**Data**

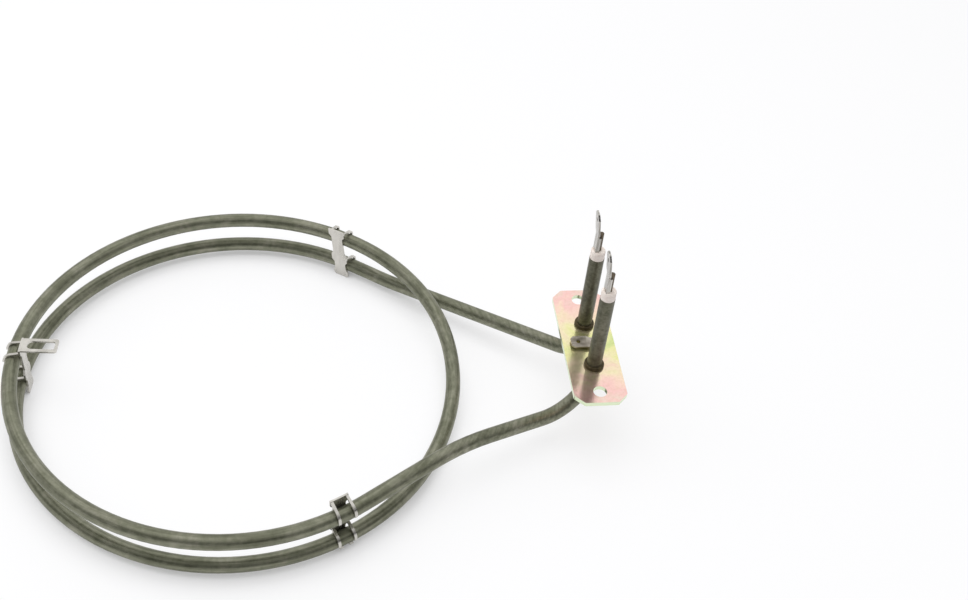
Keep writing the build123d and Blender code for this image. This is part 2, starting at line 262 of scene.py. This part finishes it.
def zinc_material(name):
    """Glossy, yellow-green in the middle of the flange and pink towards its ends."""
    mat, tree, shader = new_material(name)
    at = object_coords(tree)
    cloud = noise(tree, at, scale=85, detail=2, distort=0.8)
    speckle = noise(tree, at, scale=600, detail=3, distort=0.5)
    along = maths(tree, "ABSOLUTE", parts_of(tree, at)["Y"])
    film = maths(tree, "ADD", maths(tree, "MULTIPLY", along, FILM_RISE),
                 maths(tree, "MULTIPLY", cloud, CLOUD_SHARE))
    faces = mix(tree, STAIN_SHARE, ramp(tree, film, FILM_TONES),
                ramp(tree, speckle, STAIN_FACTORS), "MULTIPLY")
    normal = tree.nodes.new("ShaderNodeTexCoord").outputs["Normal"]
    flat = maths(tree, "ABSOLUTE", parts_of(tree, normal)["Z"])
    tree.links.new(mix(tree, flat, EDGE_TONE, faces), shader.inputs["Base Color"])
    tree.links.new(remap(tree, cloud, ZINC_ROUGH), shader.inputs["Roughness"])
    shader.inputs["Metallic"].default_value = ZINC_METALLIC
    bump(tree, shader, mix(tree, 0.5, cloud, speckle), strength=0.22, distance=0.00010)
    return mat


# ---- collars: near black-brown, painted shade over their own olive -------
# Painted shade: these tones are far darker than the olive the collar has of itself.
COLLAR_SHADE_TONES = [(0.32, srgb(48, 40, 22)),
               (0.50, srgb(74, 64, 40)),
               (0.70, srgb(104, 92, 62))]
BRAZE_ROUGH = (0.35, 0.60)
BRAZE_METALLIC = 0.5


def collar_shade_material(name):
    """Nearly black-brown, which is painted shade, with lighter scale."""
    mat, tree, shader = new_material(name)
    crust = noise(tree, object_coords(tree), scale=450, detail=5, rough=0.7, distort=0.4)
    tree.links.new(ramp(tree, crust, COLLAR_SHADE_TONES), shader.inputs["Base Color"])
    tree.links.new(remap(tree, crust, BRAZE_ROUGH), shader.inputs["Roughness"])
    shader.inputs["Metallic"].default_value = BRAZE_METALLIC
    bump(tree, shader, crust, strength=0.5, distance=0.00015)
    return mat


# ---- plain metals, and chalky pieces -------------------------------------
METALS = {
    "clip_steel": dict(dark=srgb(192, 189, 182), light=srgb(216, 213, 206), rough=0.27,
                       grain=(0.5, 0.5, 0.15)),
    "tag_steel": dict(dark=srgb(152, 143, 130), light=srgb(208, 200, 188), rough=0.40,
                      grain=(0.3, 1, 1), dent=0.3),
    "tinned_tab": dict(dark=srgb(140, 137, 130), light=srgb(214, 211, 205), rough=0.26,
                       grain=(2, 2, 0.12)),
    # pin_steel's dark brown-grey is painted shade; the pin's own steel is lighter.
    "pin_steel": dict(dark=srgb(84, 75, 62), light=srgb(112, 101, 86), rough=0.38,
                      grain=(1, 1, 0.2)),
    "coil_wire": dict(dark=srgb(96, 92, 88), light=srgb(126, 120, 114), rough=0.45,
                      grain=(1, 1, 1)),
}
CHALKS = {
    "ceramic": dict(dark=srgb(236, 222, 212), light=srgb(250, 240, 232), rough=0.75, grain=500),
    "magnesia": dict(dark=srgb(214, 211, 202), light=srgb(236, 233, 226), rough=0.9, grain=900),
    "seal_resin": dict(dark=srgb(176, 160, 140), light=srgb(198, 182, 162), rough=0.5, grain=500),
}
METAL_STOPS = (0.35, 0.65)             # noise values of a metal's dark and light tones
METAL_UNEVEN = (-0.06, 0.08)           # spread of a metal's roughness about its own value
METAL_METALLIC = 0.9
CHALK_STOPS = (0.35, 0.62)


def metal_material(name, dark, light, rough, grain, dent=0.1):
    """Sheet or wire. Its pattern is drawn out along the axes where grain is under 1."""
    mat, tree, shader = new_material(name)
    streak = noise(tree, object_coords(tree, grain), scale=500, detail=3)
    tones = ramp(tree, streak, list(zip(METAL_STOPS, (dark, light))))
    tree.links.new(tones, shader.inputs["Base Color"])
    ends = [rough + change for change in METAL_UNEVEN]
    tree.links.new(remap(tree, streak, ends), shader.inputs["Roughness"])
    shader.inputs["Metallic"].default_value = METAL_METALLIC
    bump(tree, shader, streak, strength=dent, distance=0.00004)
    return mat


def chalky_material(name, dark, light, rough, grain):
    """Unglazed ceramic, packed powder or cast resin."""
    mat, tree, shader = new_material(name)
    grains = noise(tree, object_coords(tree), scale=grain, detail=5, rough=0.7)
    tones = ramp(tree, grains, list(zip(CHALK_STOPS, (dark, light))))
    tree.links.new(tones, shader.inputs["Base Color"])
    shader.inputs["Roughness"].default_value = rough
    bump(tree, shader, grains, strength=0.3, distance=0.00006)
    return mat


def make_materials():
    """One material for each material slot of the record."""
    made = {
        "oxidised_sheath": sheath_material("oxidised_sheath"),
        "zinc_yellow": zinc_material("zinc_yellow"),
        "collar_braze": collar_shade_material("collar_braze"),
    }
    for name, look in METALS.items():
        made[name] = metal_material(name, **look)
    for name, look in CHALKS.items():
        made[name] = chalky_material(name, **look)
    return made


def dress_nodes():
    """Finish every CAD piece in its own slot's material."""
    materials = make_materials()
    for part in frame["record"]["subparts"]:
        for slot in NODES[part["node"]].material_slots:
            slot.material = materials[part["material_slot"]]


# ---- floor ---------------------------------------------------------------
FLOOR_SIZE = 12.0
FLOOR_BELOW = 0.0002                   # how far the floor lies under the object's lowest point
FLOOR_PAINT = srgb(244, 244, 247)
FLOOR_GLOW = 0.7                       # share of plain white in the floor as it is looked at
CONTACT = 0.012                        # distance from the object within which that white fades, painting a deeper contact shadow
CONTACT_SAMPLES = 6


def floor_material():
    """Pale paint, made whiter for the rays that look at it, but less so close to the object, which
    paints a deeper contact shadow.
    """
    mat = bpy.data.materials.new("floor_white")
    tree = empty_tree(mat)
    out = tree.nodes.new("ShaderNodeOutputMaterial")
    blend = tree.nodes.new("ShaderNodeMixShader")
    paint = tree.nodes.new("ShaderNodeBsdfDiffuse")
    paint.inputs["Color"].default_value = (*FLOOR_PAINT, 1.0)
    glow = tree.nodes.new("ShaderNodeEmission")
    path = tree.nodes.new("ShaderNodeLightPath")
    looked_at = path.outputs["Is Camera Ray"]
    for ray in ("Is Glossy Ray", "Is Transmission Ray"):
        looked_at = maths(tree, "MAXIMUM", looked_at, path.outputs[ray])
    contact = tree.nodes.new("ShaderNodeAmbientOcclusion")
    contact.inputs["Distance"].default_value = CONTACT
    contact.samples = CONTACT_SAMPLES
    # Painted shadow: ambient occlusion dims the white near the object to deepen its contact shadow.
    clear = maths(tree, "MULTIPLY", contact.outputs["AO"], FLOOR_GLOW)
    tree.links.new(maths(tree, "MULTIPLY", looked_at, clear), blend.inputs["Fac"])
    tree.links.new(paint.outputs["BSDF"], blend.inputs[1])
    tree.links.new(glow.outputs["Emission"], blend.inputs[2])
    tree.links.new(blend.outputs["Shader"], out.inputs["Surface"])
    return mat


def make_floor():
    lowest = CAD_BOX[0][2]
    bpy.ops.mesh.primitive_plane_add(size=FLOOR_SIZE, location=(0, 0, lowest - FLOOR_BELOW))
    floor = bpy.context.object
    floor.name = "floor"
    floor.data.materials.append(floor_material())


# ---- studio light --------------------------------------------------------
SKY_BRIGHT = (0.0, 0.5, 0.866)         # the ceiling's brightest direction: up, a little behind
SKY_LEVELS = (0.04, 1.08)              # its brightness at a right angle to that, and straight in it
WALL_LEVEL = 0.85                      # brightness of the pale walls all round
WALL_ENDS = (0.10, 0.22)               # sines of the heights between which the walls fade out
LAMP_AIM = Vector((-0.1, 0.0, 0.0))
LAMPS = {
    "softbox_top": dict(place=Vector((-0.20, 0.05, 1.1)), width=1.0, watts=6.2),
    "softbox_left": dict(place=Vector((-1.0, 0.3, 0.8)), width=0.7, watts=2.0),
}


def make_world():
    """Pale walls low down all round, and a ceiling that is bright behind and dark in front."""
    world = bpy.data.worlds.new("studio")
    bpy.context.scene.world = world
    tree = empty_tree(world)
    out = tree.nodes.new("ShaderNodeOutputWorld")
    room = tree.nodes.new("ShaderNodeBackground")
    room.inputs["Color"].default_value = (1, 1, 1, 1)
    direction = tree.nodes.new("ShaderNodeTexCoord").outputs["Generated"]
    facing = tree.nodes.new("ShaderNodeVectorMath")
    facing.operation = "DOT_PRODUCT"
    facing.inputs[1].default_value = SKY_BRIGHT
    tree.links.new(direction, facing.inputs[0])
    sky = remap(tree, facing.outputs["Value"], SKY_LEVELS, (0.0, 1.0))
    wall = remap(tree, parts_of(tree, direction)["Z"], (WALL_LEVEL, 0.0), WALL_ENDS)
    tree.links.new(maths(tree, "MAXIMUM", sky, wall), room.inputs["Strength"])
    tree.links.new(room.outputs["Background"], out.inputs["Surface"])


def make_lamp(name, place, width, watts):
    """A square softbox that lights the object, but isn't mirrored in its metal."""
    data = bpy.data.lights.new(name, "AREA")
    data.shape = "SQUARE"
    data.size = width
    data.energy = watts
    lamp = bpy.data.objects.new(name, data)
    lamp.visible_glossy = False
    bpy.context.scene.collection.objects.link(lamp)
    lamp.matrix_world = aimed(place, LAMP_AIM)


make_camera()
dress_nodes()
make_floor()
make_world()
for lamp_name, lamp_values in LAMPS.items():
    make_lamp(lamp_name, **lamp_values)

bpy.context.scene.view_settings.view_transform = "Standard"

**What you should do**
Lines from the start of the material above through the line containing "BRAZE_METALLIC = 0.5" are to be duplicated exactly, and only those.

**Completed exercise**
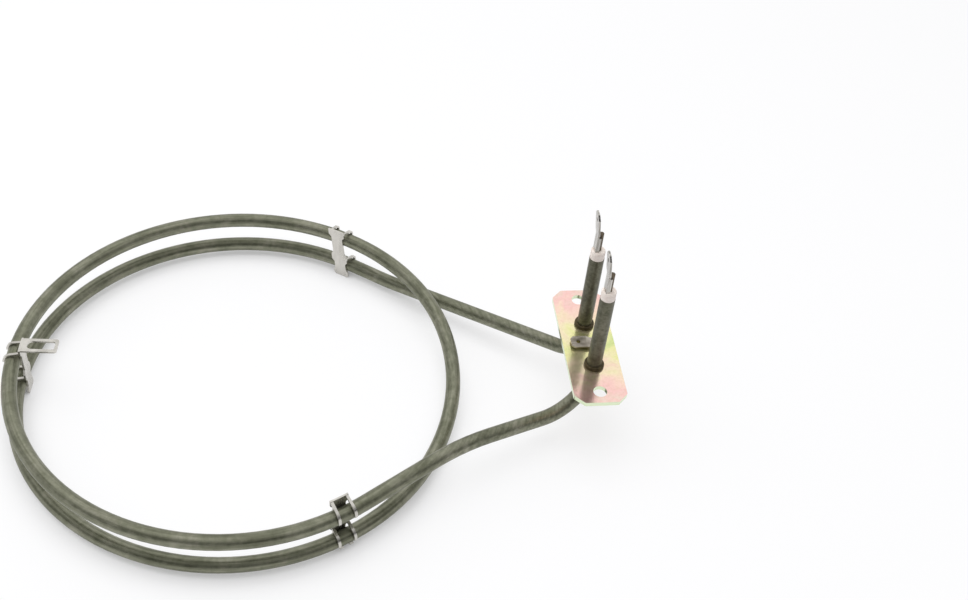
Keep writing the build123d and Blender code for this image. This is part 2, starting at line 262 of scene.py. This part finishes it.
def zinc_material(name):
    """Glossy, yellow-green in the middle of the flange and pink towards its ends."""
    mat, tree, shader = new_material(name)
    at = object_coords(tree)
    cloud = noise(tree, at, scale=85, detail=2, distort=0.8)
    speckle = noise(tree, at, scale=600, detail=3, distort=0.5)
    along = maths(tree, "ABSOLUTE", parts_of(tree, at)["Y"])
    film = maths(tree, "ADD", maths(tree, "MULTIPLY", along, FILM_RISE),
                 maths(tree, "MULTIPLY", cloud, CLOUD_SHARE))
    faces = mix(tree, STAIN_SHARE, ramp(tree, film, FILM_TONES),
                ramp(tree, speckle, STAIN_FACTORS), "MULTIPLY")
    normal = tree.nodes.new("ShaderNodeTexCoord").outputs["Normal"]
    flat = maths(tree, "ABSOLUTE", parts_of(tree, normal)["Z"])
    tree.links.new(mix(tree, flat, EDGE_TONE, faces), shader.inputs["Base Color"])
    tree.links.new(remap(tree, cloud, ZINC_ROUGH), shader.inputs["Roughness"])
    shader.inputs["Metallic"].default_value = ZINC_METALLIC
    bump(tree, shader, mix(tree, 0.5, cloud, speckle), strength=0.22, distance=0.00010)
    return mat


# ---- collars: near black-brown, painted shade over their own olive -------
# Painted shade: these tones are far darker than the olive the collar has of itself.
COLLAR_SHADE_TONES = [(0.32, srgb(48, 40, 22)),
               (0.50, srgb(74, 64, 40)),
               (0.70, srgb(104, 92, 62))]
BRAZE_ROUGH = (0.35, 0.60)
BRAZE_METALLIC = 0.5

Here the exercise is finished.